> [Aim of the exercise]:
Your answer should consist only of the lines below from the one with "stone = ground_body(parts)" through the one with "in imported if", copied exactly.

> [Dataset section]:
○ ○ ○ ○ ○
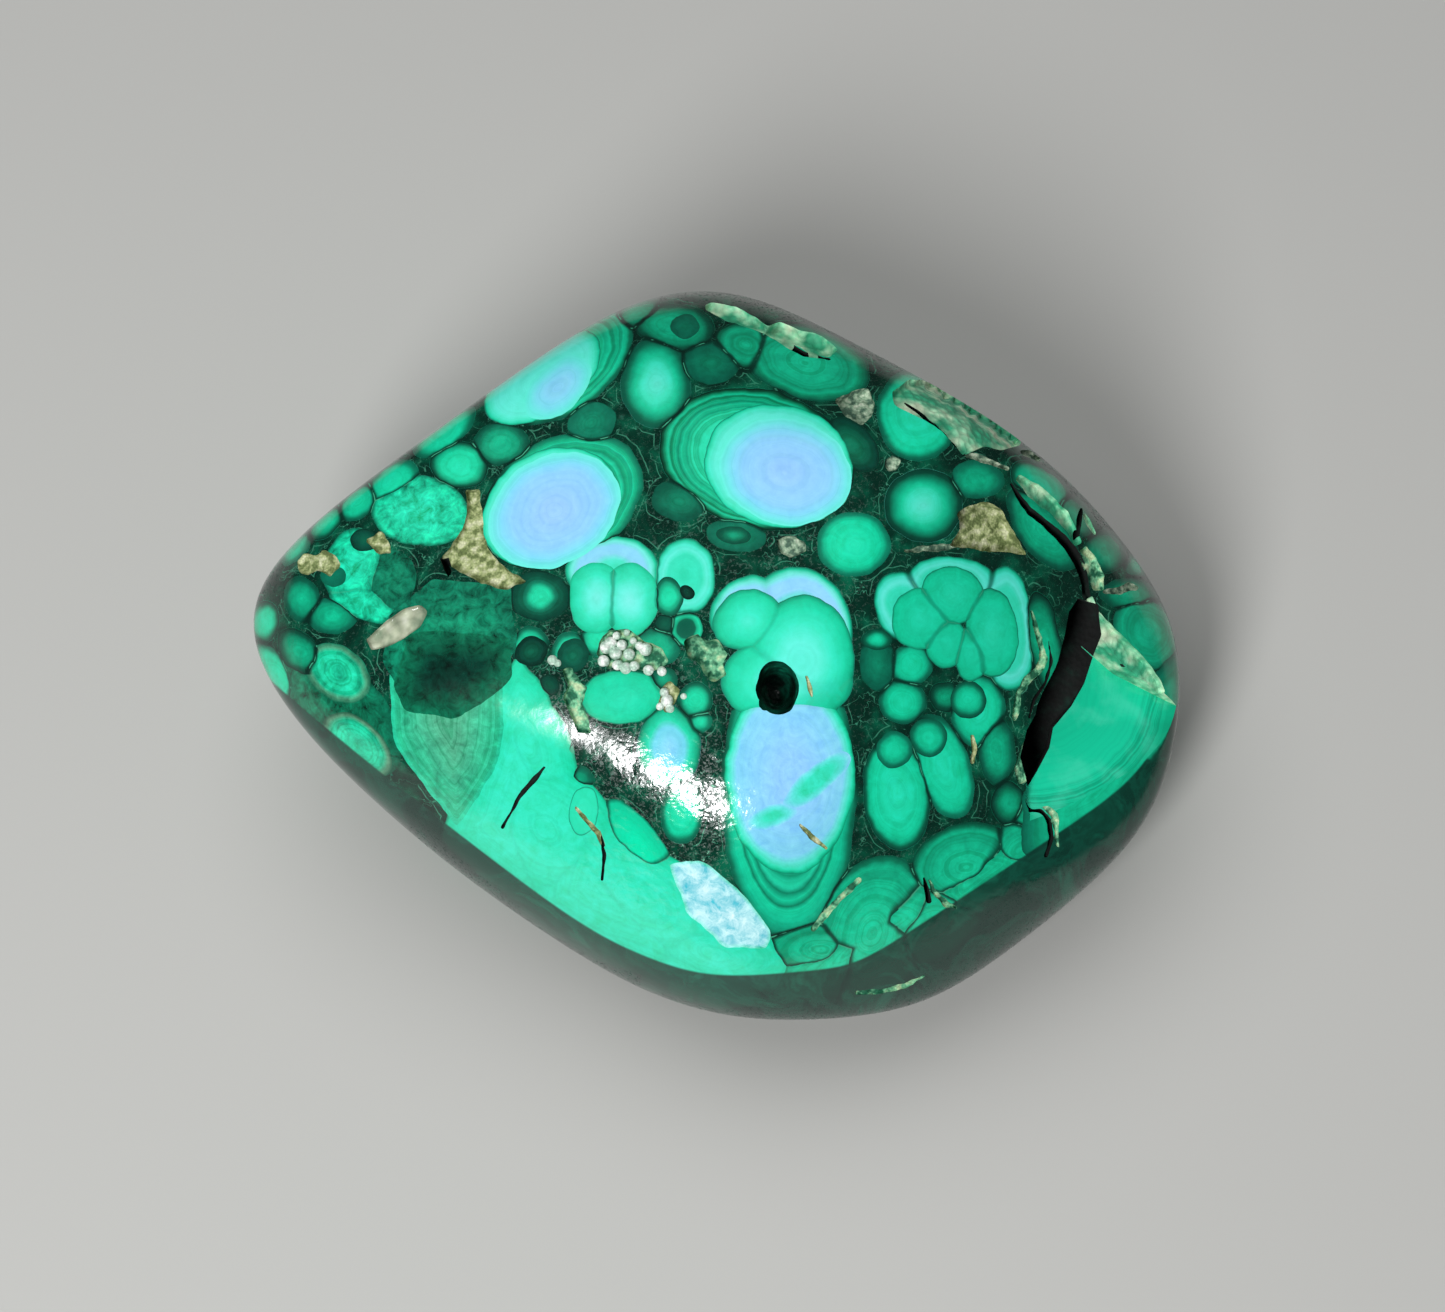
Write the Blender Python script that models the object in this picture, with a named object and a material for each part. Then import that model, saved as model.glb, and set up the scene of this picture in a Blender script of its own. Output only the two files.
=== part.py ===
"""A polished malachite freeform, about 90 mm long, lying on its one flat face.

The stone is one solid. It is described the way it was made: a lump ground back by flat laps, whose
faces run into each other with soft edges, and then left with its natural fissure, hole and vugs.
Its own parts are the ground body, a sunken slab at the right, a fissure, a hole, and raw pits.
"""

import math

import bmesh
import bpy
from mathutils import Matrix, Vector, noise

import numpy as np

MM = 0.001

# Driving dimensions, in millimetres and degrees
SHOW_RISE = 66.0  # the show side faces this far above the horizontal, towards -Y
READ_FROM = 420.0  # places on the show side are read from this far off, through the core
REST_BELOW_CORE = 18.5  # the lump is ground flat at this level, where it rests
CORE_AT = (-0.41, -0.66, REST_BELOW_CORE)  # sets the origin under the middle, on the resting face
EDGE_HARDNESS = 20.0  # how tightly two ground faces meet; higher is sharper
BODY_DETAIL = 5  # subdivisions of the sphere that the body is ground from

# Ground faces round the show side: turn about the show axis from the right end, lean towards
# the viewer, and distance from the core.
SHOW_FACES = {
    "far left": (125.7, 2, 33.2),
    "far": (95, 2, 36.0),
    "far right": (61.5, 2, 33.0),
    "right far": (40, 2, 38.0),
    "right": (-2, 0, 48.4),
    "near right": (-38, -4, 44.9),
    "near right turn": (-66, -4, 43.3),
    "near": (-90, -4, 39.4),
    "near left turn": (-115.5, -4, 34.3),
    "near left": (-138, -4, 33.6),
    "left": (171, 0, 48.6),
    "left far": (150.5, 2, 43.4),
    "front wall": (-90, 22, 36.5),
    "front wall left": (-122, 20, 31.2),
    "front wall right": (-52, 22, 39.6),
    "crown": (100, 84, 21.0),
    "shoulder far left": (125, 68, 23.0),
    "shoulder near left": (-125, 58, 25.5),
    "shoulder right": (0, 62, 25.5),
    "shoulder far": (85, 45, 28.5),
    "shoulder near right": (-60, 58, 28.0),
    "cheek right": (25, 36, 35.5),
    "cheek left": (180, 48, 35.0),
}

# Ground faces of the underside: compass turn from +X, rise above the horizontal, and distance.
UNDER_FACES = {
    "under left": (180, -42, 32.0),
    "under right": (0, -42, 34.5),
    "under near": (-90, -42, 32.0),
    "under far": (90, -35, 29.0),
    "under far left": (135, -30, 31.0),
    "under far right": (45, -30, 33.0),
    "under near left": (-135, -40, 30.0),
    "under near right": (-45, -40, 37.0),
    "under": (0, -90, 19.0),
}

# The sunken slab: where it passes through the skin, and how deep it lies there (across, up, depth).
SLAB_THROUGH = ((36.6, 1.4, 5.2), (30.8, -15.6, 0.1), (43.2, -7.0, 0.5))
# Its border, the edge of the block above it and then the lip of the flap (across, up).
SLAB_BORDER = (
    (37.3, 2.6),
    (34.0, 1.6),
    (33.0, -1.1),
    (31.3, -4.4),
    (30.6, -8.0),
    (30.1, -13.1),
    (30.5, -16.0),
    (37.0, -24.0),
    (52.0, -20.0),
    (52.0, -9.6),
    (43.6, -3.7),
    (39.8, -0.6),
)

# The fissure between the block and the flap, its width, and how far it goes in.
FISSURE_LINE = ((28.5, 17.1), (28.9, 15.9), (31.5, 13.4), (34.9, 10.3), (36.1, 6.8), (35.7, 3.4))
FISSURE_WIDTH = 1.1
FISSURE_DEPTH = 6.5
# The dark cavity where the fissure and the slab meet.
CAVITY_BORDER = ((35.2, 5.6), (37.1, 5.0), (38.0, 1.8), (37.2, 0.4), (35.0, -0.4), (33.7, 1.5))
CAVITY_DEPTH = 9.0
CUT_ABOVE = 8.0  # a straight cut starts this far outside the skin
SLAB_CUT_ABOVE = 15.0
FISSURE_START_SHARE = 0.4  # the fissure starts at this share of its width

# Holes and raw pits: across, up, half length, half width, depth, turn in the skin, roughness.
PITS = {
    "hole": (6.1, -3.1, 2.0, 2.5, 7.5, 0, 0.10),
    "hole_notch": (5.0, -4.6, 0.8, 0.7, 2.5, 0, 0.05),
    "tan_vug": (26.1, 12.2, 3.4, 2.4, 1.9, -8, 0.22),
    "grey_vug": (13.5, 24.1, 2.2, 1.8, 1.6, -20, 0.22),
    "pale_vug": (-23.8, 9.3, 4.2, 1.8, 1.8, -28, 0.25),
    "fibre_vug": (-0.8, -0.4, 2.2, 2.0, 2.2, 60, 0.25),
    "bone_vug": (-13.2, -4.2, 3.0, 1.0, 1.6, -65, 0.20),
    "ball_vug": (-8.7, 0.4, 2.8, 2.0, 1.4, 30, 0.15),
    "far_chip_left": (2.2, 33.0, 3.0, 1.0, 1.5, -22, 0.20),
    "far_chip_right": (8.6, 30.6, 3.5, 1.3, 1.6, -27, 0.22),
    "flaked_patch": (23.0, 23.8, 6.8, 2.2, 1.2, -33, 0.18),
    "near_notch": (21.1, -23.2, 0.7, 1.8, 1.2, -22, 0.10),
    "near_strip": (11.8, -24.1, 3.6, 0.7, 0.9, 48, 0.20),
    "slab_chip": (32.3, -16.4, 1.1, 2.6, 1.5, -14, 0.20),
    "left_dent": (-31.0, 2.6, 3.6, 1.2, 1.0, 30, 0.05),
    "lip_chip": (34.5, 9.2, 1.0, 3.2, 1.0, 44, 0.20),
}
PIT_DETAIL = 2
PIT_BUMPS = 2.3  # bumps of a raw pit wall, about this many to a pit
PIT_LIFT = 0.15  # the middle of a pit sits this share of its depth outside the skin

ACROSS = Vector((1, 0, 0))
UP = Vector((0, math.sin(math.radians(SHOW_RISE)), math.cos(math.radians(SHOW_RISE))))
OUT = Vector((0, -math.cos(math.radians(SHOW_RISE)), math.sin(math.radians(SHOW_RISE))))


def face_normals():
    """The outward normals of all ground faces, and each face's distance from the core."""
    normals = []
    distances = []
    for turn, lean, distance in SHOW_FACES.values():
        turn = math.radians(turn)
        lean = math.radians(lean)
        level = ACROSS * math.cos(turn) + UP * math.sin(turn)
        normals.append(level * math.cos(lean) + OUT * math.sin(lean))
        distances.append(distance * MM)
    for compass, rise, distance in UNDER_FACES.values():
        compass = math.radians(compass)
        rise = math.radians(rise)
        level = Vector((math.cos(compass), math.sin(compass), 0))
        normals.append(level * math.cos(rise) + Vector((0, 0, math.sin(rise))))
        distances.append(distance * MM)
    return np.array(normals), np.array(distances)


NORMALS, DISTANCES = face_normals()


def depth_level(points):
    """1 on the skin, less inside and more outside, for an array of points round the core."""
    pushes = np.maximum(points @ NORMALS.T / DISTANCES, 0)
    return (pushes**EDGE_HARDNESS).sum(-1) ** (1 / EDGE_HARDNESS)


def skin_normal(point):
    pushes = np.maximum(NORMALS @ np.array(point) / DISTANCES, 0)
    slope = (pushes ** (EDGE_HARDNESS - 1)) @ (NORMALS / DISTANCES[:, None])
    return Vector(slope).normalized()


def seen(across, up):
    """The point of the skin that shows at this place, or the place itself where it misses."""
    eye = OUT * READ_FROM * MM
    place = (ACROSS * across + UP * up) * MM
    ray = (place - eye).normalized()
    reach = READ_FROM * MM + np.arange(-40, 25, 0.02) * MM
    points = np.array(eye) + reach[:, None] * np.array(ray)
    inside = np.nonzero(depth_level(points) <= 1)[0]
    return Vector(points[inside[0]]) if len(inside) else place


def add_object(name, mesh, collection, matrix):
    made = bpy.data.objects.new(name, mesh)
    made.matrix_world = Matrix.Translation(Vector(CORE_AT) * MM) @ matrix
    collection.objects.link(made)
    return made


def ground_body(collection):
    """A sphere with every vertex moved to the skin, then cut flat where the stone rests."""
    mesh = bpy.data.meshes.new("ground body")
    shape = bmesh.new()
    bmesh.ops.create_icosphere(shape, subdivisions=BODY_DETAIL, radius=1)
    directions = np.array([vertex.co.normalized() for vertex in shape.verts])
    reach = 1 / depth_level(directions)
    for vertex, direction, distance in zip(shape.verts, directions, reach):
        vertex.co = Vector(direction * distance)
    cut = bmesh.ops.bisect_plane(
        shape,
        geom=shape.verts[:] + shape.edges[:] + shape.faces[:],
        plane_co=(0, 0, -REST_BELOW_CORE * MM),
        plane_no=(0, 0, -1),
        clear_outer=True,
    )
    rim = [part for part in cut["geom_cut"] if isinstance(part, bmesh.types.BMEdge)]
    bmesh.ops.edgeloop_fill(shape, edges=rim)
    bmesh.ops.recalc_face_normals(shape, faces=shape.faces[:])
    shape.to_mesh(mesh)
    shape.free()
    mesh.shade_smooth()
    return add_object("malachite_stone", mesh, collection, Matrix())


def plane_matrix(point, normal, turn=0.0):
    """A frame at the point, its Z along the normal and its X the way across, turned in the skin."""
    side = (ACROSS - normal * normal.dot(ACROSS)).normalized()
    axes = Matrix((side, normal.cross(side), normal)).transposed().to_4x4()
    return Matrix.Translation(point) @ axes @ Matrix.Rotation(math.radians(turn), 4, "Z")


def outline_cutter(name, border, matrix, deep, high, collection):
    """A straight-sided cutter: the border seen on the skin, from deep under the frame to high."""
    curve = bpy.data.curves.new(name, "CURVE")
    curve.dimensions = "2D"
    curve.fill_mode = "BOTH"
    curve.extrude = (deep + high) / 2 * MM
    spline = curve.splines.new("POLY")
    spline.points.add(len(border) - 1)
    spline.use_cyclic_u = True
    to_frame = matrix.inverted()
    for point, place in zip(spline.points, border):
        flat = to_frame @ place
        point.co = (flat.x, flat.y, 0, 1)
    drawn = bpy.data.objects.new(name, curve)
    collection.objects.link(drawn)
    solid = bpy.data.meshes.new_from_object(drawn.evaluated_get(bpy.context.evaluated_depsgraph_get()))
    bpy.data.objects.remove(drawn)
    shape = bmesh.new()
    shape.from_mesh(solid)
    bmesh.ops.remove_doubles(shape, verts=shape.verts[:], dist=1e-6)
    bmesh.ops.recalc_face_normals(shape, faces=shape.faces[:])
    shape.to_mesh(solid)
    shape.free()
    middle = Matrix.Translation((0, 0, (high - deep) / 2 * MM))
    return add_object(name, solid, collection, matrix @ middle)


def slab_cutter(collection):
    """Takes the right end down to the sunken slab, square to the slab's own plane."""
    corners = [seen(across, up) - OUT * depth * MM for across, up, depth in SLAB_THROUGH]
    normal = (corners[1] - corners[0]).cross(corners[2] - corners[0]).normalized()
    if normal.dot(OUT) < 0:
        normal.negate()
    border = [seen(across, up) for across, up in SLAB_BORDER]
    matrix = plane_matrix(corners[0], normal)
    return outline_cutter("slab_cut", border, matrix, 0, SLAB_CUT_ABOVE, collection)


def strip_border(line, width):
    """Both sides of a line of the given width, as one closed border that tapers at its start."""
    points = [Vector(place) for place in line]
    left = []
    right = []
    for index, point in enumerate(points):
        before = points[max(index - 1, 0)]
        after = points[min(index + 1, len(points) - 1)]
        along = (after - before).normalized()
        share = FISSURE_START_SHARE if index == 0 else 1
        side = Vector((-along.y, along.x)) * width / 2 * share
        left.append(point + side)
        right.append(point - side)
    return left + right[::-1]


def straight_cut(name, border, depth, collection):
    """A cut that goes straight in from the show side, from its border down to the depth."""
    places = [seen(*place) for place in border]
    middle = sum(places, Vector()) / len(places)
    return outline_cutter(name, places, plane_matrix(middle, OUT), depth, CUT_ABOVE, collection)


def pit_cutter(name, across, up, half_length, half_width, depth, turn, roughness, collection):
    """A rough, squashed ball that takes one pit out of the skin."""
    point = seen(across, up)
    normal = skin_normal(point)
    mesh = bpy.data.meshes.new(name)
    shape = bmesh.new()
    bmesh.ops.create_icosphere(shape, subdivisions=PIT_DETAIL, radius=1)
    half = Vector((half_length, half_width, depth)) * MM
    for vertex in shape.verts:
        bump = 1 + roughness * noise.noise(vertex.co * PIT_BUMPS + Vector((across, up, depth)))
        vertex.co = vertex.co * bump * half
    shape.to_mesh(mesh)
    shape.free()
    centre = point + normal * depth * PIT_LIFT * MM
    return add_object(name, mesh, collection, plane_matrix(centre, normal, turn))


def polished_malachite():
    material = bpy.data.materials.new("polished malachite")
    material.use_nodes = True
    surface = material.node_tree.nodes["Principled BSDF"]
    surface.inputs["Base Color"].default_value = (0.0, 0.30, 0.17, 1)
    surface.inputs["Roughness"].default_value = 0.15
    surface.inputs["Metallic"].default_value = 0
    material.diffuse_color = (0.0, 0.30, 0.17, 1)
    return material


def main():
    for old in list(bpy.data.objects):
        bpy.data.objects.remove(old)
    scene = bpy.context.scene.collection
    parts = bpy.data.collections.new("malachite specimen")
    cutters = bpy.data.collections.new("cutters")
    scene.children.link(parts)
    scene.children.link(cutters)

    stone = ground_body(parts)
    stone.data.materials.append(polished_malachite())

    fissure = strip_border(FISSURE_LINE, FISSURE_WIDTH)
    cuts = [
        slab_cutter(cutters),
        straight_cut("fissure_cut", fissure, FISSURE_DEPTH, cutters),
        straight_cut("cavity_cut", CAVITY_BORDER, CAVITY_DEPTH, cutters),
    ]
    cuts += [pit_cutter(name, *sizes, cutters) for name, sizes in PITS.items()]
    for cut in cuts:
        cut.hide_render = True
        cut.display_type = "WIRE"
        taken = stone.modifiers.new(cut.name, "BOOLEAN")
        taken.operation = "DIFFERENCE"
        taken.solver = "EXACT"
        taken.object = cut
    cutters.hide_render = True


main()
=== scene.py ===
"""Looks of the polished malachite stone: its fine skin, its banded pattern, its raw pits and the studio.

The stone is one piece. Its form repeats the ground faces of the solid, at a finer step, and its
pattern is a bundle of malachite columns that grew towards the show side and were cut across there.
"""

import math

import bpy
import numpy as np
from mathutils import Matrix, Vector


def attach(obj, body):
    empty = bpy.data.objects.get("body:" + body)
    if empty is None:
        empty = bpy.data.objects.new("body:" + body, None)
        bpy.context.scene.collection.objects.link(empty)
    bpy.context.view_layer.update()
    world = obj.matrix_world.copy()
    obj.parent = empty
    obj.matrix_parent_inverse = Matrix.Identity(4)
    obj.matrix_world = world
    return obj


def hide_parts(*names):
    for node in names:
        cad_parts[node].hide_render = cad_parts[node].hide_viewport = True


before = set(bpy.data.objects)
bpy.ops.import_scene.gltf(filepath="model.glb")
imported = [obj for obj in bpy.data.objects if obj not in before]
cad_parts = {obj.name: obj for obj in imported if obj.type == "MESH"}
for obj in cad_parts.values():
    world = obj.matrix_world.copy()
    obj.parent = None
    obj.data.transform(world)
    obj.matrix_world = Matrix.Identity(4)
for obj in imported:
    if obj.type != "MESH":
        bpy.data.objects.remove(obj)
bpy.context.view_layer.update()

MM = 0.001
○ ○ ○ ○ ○
> [Result for this task]:
    stone = ground_body(parts)
    stone.data.materials.append(polished_malachite())

    fissure = strip_border(FISSURE_LINE, FISSURE_WIDTH)
    cuts = [
        slab_cutter(cutters),
        straight_cut("fissure_cut", fissure, FISSURE_DEPTH, cutters),
        straight_cut("cavity_cut", CAVITY_BORDER, CAVITY_DEPTH, cutters),
    ]
    cuts += [pit_cutter(name, *sizes, cutters) for name, sizes in PITS.items()]
    for cut in cuts:
        cut.hide_render = True
        cut.display_type = "WIRE"
        taken = stone.modifiers.new(cut.name, "BOOLEAN")
        taken.operation = "DIFFERENCE"
        taken.solver = "EXACT"
        taken.object = cut
    cutters.hide_render = True


main()
=== scene.py ===
"""Looks of the polished malachite stone: its fine skin, its banded pattern, its raw pits and the studio.

The stone is one piece. Its form repeats the ground faces of the solid, at a finer step, and its
pattern is a bundle of malachite columns that grew towards the show side and were cut across there.
"""

import math

import bpy
import numpy as np
from mathutils import Matrix, Vector


def attach(obj, body):
    empty = bpy.data.objects.get("body:" + body)
    if empty is None:
        empty = bpy.data.objects.new("body:" + body, None)
        bpy.context.scene.collection.objects.link(empty)
    bpy.context.view_layer.update()
    world = obj.matrix_world.copy()
    obj.parent = empty
    obj.matrix_parent_inverse = Matrix.Identity(4)
    obj.matrix_world = world
    return obj


def hide_parts(*names):
    for node in names:
        cad_parts[node].hide_render = cad_parts[node].hide_viewport = True


before = set(bpy.data.objects)
bpy.ops.import_scene.gltf(filepath="model.glb")
imported = [obj for obj in bpy.data.objects if obj not in before]
cad_parts = {obj.name: obj for obj in imported if obj.type == "MESH"}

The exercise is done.